Okay, let's say that we have a war with Red China, with both sides fighting with robot armies. Let's say that the Red Chinese robots defeat the American robots and take over our country, which is entirely possible since our robots were probably made in Red China in the first place. Now what happens? Do the Red Chinese send their robots to occupy the U.S. and enforce their laws? If so, what's to prevent our humans from resisting the occupation forces? Nobody could evade their duty by claiming conscientious objector status because they wouldn't have to kill any humans, just robots. You can't really kill robots anyway because they are not alive, but you can disable them and turn them into scrap metal. Sooner of later, the Red Chinese would have to send human soldiers to protect their robots, and then we're right back where we started from with humans fighting humans.

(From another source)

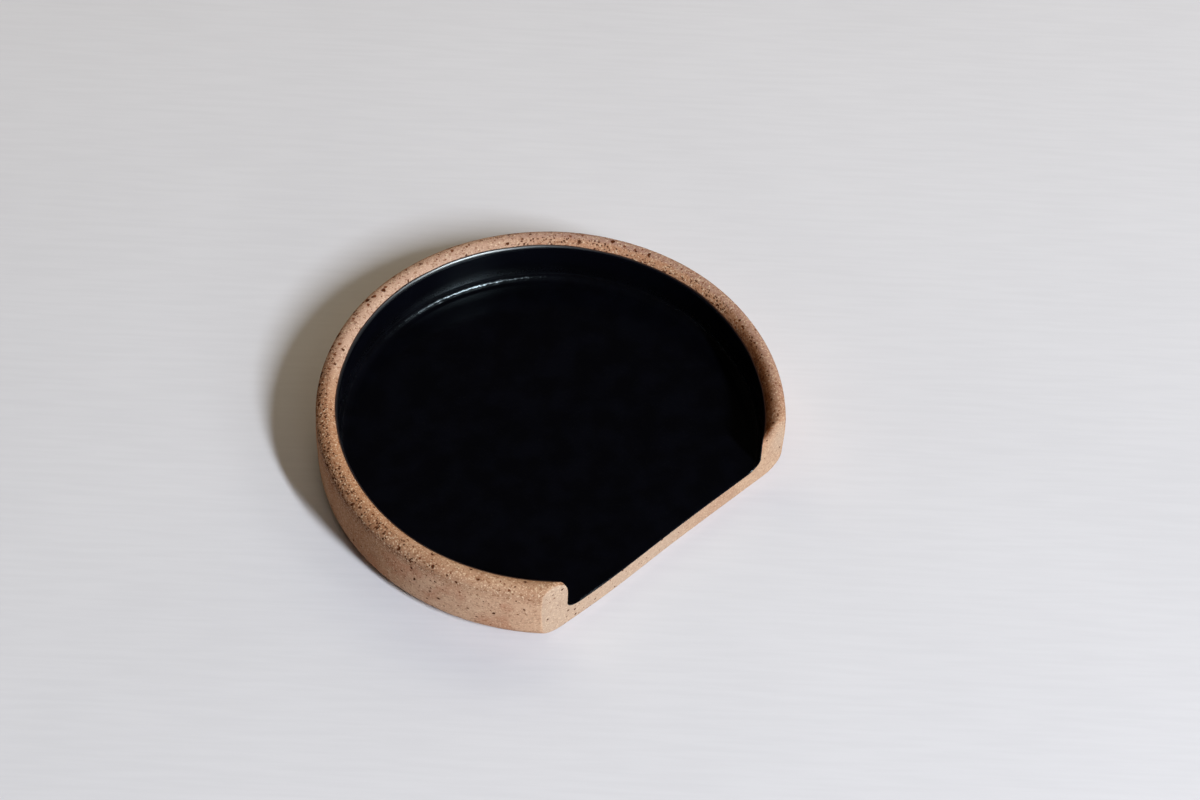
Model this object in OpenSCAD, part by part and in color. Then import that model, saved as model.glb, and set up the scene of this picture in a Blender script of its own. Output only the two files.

When you think about it, humans are both the cause of and the solution to all the problems in the world. If you want to build a better world, the first thing you need to do is make better humans. Theoretically, robots could be better than humans, but they have to be built by humans. If humans knew how to make robots that are better than themselves, why couldn't they just skip the robots and make humans better? Eventually robots will be making other robots, but they will make them the way they have been programmed to make them, either by humans or other robots. Somebody needs to make at least one prototype of a better creature, and then the prototype could make more of them. It wouldn't matter if the prototype was a human or a robot, as long as it was better than all the humans and robots that have preceded it.

You know, God has already done something like that when He made Jesus, if you believe in that sort of thing. Even if you don't believe in that sort of thing, the fact that the story is part of our cultural heritage would seem to indicate that people have been entertaining the possibility of improving  human nature for a long time. Then again, "better" is a subjective concept. What some people would call "better" other people would call "worse". So there you go, it's still all about people.